I thought I'd share some of the misinformation we heard while researching and applying for A & A for my dad (who has Alzheimer's disease and vascular dementia). Some of this misinformation would be funny, if the matter weren't so serious:
1) Your dad can't receive both military retirement and Aid and Attendance. He can only receive the greater of the two. If he chooses Aid and Attendance, he'll have to give up his military retirement.
WRONG! Military retirement is counted as income when determining eligibility, but a military retiree does not have to forfeit his/her military retirement to get A & A.
2) Your dad's medical expenses must exceed his income to get any A & A.
WRONG! An applicant's medical expenses are subtracted from his income. If the result is less than an amount set by law, the applicant could be eligible for some A & A, if he/she meets all the other requirements.
3) A & A is an all or nothing benefit. You either get the full amount or you get nothing. For a married veteran who needs attendance for himself, he would get $1949 (that was the full amount at that time) or nothing.
WRONG! My dad is receiving a partial award because his medical expenses don't quite zero out his income. What he's receiving is all he needs, so we're happy.
4) VA will not award A & A unless the applicant needs help with 1) bathing, 2) dressing, or 3) eating.
Correct answer: not necessarily.
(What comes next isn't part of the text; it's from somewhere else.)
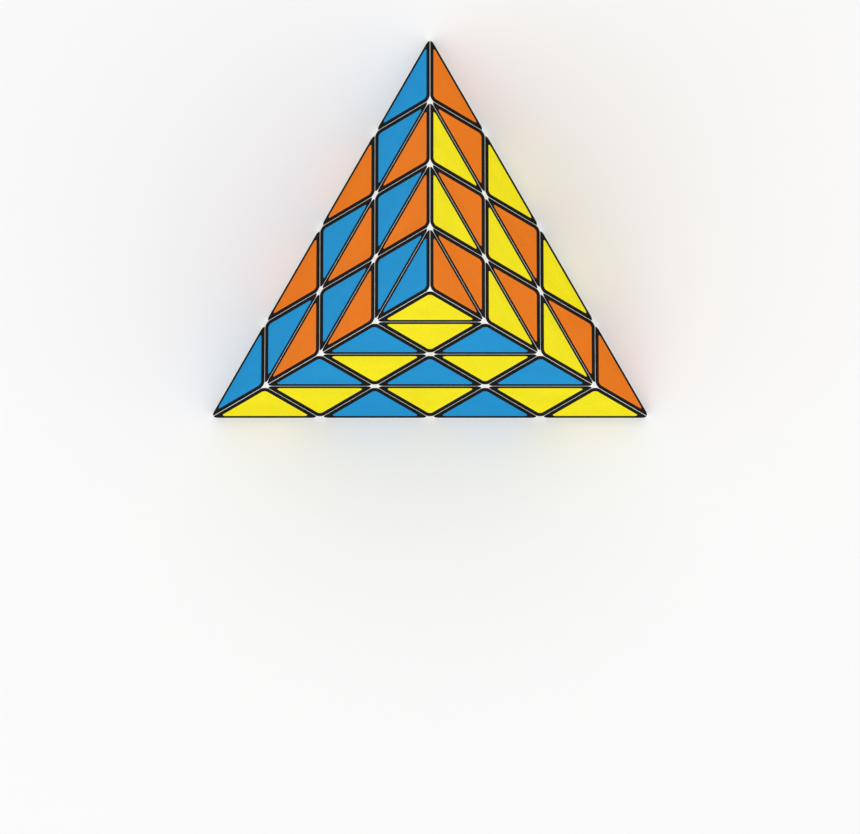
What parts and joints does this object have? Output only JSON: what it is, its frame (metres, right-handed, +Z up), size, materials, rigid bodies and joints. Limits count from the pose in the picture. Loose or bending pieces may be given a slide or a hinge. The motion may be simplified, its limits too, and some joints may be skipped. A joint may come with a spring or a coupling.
{
  "type": "pyramid twisty puzzle",
  "caption": "Pyramid twisty puzzle with turning corners and tips, four colours of mixed cells in black borders and a sprung ball core.",
  "frame": {"origin": "centre of the green face, which is the face it stands on", "axes": "+Z up from the green face to the top point, +Y towards the back point, +X to the right; the yellow-home face looks towards -Y"},
  "size_m": [0.0988, 0.0858, 0.0806],
  "materials": {
    "body_white": "satin",
    "ball_nylon": "satin",
    "axle_steel": "satin",
    "film_black": "gloss",
    "film_green": "gloss",
    "film_blue": "gloss",
    "film_orange": "gloss",
    "film_yellow": "gloss"
  },
  "bodies": {
    "core": {"core_ball": "ball_nylon", "hub_blocks": "body_white", "axle_screws": "axle_steel", "axle_springs": "axle_steel", "spring_washers": "axle_steel", "middle_edges": "body_white", "face_centres": "body_white", "core_black_films": "film_black", "core_films_blue": "film_blue", "core_films_yellow": "film_yellow", "core_films_orange": "film_orange", "core_films_green": "film_green"},
    "corner_top": {"corner_top_axial": "body_white", "corner_top_wings": "body_white", "corner_top_black_films": "film_black", "corner_top_films_blue": "film_blue", "corner_top_films_yellow": "film_yellow", "corner_top_films_orange": "film_orange"},
    "corner_back": {"corner_back_axial": "body_white", "corner_back_wings": "body_white", "corner_back_black_films": "film_black", "corner_back_films_blue": "film_blue", "corner_back_films_yellow": "film_yellow", "corner_back_films_orange": "film_orange", "corner_back_films_green": "film_green"},
    "corner_left": {"corner_left_axial": "body_white", "corner_left_wings": "body_white", "corner_left_black_films": "film_black", "corner_left_films_blue": "film_blue", "corner_left_films_yellow": "film_yellow", "corner_left_films_orange": "film_orange", "corner_left_films_green": "film_green"},
    "corner_right": {"corner_right_axial": "body_white", "corner_right_wings": "body_white", "corner_right_black_films": "film_black", "corner_right_films_blue": "film_blue", "corner_right_films_yellow": "film_yellow", "corner_right_films_orange": "film_orange", "corner_right_films_green": "film_green"},
    "tip_top": {"tip_top_body": "body_white", "tip_top_black_films": "film_black", "tip_top_film_blue": "film_blue", "tip_top_film_yellow": "film_yellow", "tip_top_film_orange": "film_orange"},
    "tip_back": {"tip_back_body": "body_white", "tip_back_black_films": "film_black", "tip_back_film_blue": "film_blue", "tip_back_film_orange": "film_orange", "tip_back_film_green": "film_green"},
    "tip_left": {"tip_left_body": "body_white", "tip_left_black_films": "film_black", "tip_left_film_blue": "film_blue", "tip_left_film_yellow": "film_yellow", "tip_left_film_green": "film_green"},
    "tip_right": {"tip_right_body": "body_white", "tip_right_black_films": "film_black", "tip_right_film_yellow": "film_yellow", "tip_right_film_orange": "film_orange", "tip_right_film_green": "film_green"}
  },
  "joints": [
    {"name": "corner_top_turn", "type": "hinge", "parent": "core", "child": "corner_top", "pos_m": [0, 0, 0.02041], "axis": [0, 0, 1], "continuous": true},
    {"name": "tip_top_turn", "type": "hinge", "parent": "corner_top", "child": "tip_top", "pos_m": [0, 0, 0.02041], "axis": [0, 0, 1], "continuous": true},
    {"name": "corner_back_turn", "type": "hinge", "parent": "core", "child": "corner_back", "pos_m": [0, 0, 0.02041], "axis": [0, 0.9428, -0.3333], "continuous": true},
    {"name": "tip_back_turn", "type": "hinge", "parent": "corner_back", "child": "tip_back", "pos_m": [0, 0, 0.02041], "axis": [0, 0.9428, -0.3333], "continuous": true},
    {"name": "corner_left_turn", "type": "hinge", "parent": "core", "child": "corner_left", "pos_m": [0, 0, 0.02041], "axis": [-0.8165, -0.4714, -0.3333], "continuous": true},
    {"name": "tip_left_turn", "type": "hinge", "parent": "corner_left", "child": "tip_left", "pos_m": [0, 0, 0.02041], "axis": [-0.8165, -0.4714, -0.3333], "continuous": true},
    {"name": "corner_right_turn", "type": "hinge", "parent": "core", "child": "corner_right", "pos_m": [0, 0, 0.02041], "axis": [0.8165, -0.4714, -0.3333], "continuous": true},
    {"name": "tip_right_turn", "type": "hinge", "parent": "corner_right", "child": "tip_right", "pos_m": [0, 0, 0.02041], "axis": [0.8165, -0.4714, -0.3333], "continuous": true}
  ]
}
Applicant's with Alzehimer's disease can be eligible if they don't need help with those things because Alzheimer's patients often need the aid and attendance of another person to protect themselves from the hazards of their environment (that was one of the reasons the VA used to qualify my dad).
5) A veteran with a spouse is only eligible for up to $1644 (the amount at the time for a single veteran) in A & A if he only needs assistance for himself. He would only be eligible for the $1949 (the amount for veteran with spouse) if his spouse also needed assistance.
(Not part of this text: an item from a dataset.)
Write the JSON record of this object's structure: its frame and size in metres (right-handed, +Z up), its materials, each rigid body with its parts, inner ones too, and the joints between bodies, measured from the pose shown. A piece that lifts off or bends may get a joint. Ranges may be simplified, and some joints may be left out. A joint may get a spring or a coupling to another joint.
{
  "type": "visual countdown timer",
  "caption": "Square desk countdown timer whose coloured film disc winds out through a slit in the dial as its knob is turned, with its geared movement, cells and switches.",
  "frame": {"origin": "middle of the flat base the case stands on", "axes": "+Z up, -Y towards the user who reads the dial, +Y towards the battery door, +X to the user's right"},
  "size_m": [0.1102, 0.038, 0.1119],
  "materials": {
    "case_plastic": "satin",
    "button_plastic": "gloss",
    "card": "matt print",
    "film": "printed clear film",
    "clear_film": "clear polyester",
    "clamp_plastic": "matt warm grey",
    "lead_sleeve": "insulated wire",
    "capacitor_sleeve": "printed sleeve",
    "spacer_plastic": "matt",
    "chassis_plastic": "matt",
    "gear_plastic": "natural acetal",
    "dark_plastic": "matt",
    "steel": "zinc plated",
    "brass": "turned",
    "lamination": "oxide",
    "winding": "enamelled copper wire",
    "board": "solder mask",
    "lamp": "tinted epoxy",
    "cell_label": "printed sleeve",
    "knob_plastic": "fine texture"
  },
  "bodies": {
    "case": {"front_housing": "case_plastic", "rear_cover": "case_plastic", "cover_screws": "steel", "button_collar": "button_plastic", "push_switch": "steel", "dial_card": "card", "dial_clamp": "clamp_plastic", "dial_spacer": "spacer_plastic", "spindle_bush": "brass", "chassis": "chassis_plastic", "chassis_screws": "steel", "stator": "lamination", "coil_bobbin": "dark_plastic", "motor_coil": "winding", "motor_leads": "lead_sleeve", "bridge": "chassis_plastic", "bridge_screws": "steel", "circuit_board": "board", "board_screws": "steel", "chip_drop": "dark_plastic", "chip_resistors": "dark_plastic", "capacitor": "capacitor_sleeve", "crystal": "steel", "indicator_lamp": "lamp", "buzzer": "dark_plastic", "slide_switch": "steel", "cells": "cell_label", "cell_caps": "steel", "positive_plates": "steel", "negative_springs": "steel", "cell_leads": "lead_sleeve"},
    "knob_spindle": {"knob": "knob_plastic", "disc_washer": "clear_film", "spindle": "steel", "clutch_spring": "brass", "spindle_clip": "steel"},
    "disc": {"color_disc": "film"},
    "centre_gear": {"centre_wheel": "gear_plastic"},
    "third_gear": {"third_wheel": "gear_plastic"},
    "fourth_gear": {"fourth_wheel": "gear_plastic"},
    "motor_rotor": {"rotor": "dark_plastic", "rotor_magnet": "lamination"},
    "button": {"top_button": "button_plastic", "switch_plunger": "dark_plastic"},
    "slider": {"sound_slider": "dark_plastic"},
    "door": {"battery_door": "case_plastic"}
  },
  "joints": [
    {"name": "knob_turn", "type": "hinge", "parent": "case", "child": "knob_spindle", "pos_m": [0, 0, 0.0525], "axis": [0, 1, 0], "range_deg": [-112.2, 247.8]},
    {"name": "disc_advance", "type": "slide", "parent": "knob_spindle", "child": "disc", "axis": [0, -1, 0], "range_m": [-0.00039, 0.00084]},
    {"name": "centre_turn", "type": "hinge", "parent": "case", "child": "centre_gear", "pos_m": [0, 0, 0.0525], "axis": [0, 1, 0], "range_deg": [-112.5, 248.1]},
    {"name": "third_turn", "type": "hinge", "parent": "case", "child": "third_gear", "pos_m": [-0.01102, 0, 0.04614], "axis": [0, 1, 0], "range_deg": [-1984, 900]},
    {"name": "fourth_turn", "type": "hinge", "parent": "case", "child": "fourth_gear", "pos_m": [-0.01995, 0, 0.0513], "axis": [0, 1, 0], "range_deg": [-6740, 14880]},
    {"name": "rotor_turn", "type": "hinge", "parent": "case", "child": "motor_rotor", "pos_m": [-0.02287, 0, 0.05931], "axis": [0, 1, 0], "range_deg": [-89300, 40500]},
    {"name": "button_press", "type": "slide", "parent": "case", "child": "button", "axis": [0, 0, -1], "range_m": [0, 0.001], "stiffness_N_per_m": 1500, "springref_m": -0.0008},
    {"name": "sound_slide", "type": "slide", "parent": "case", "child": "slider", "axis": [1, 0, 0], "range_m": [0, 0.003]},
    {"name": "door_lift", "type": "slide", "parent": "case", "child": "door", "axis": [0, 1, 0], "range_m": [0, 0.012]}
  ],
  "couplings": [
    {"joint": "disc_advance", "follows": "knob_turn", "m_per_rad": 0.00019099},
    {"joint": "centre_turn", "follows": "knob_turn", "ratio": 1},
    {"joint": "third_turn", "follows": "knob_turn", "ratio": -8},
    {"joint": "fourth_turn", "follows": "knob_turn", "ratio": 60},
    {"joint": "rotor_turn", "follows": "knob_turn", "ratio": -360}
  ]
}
WRONG! A married veteran would be eligible for the veteran with spouse benefit of up to $1949 (now $2020) even if his spouse does not need assistance.
6) To apply for A & A, just send in form 21-2680, Examination for Housebound Status or Permanent Need For Regular Aid and Attendance.
WRONG! There are several forms needed to apply for this benefit. Form 21-2680 documents the medical necessity; other forms document the financial necessity.
In reviewing the rules myself, I don't believe they're so complicated that individuals certified by the VA should be giving out this much incorrect information. And VA employees, particularly those who handle the A & A claims should not be giving out this kind of invalid information.
Hopefully, some of this information will help others trying to get this benefit.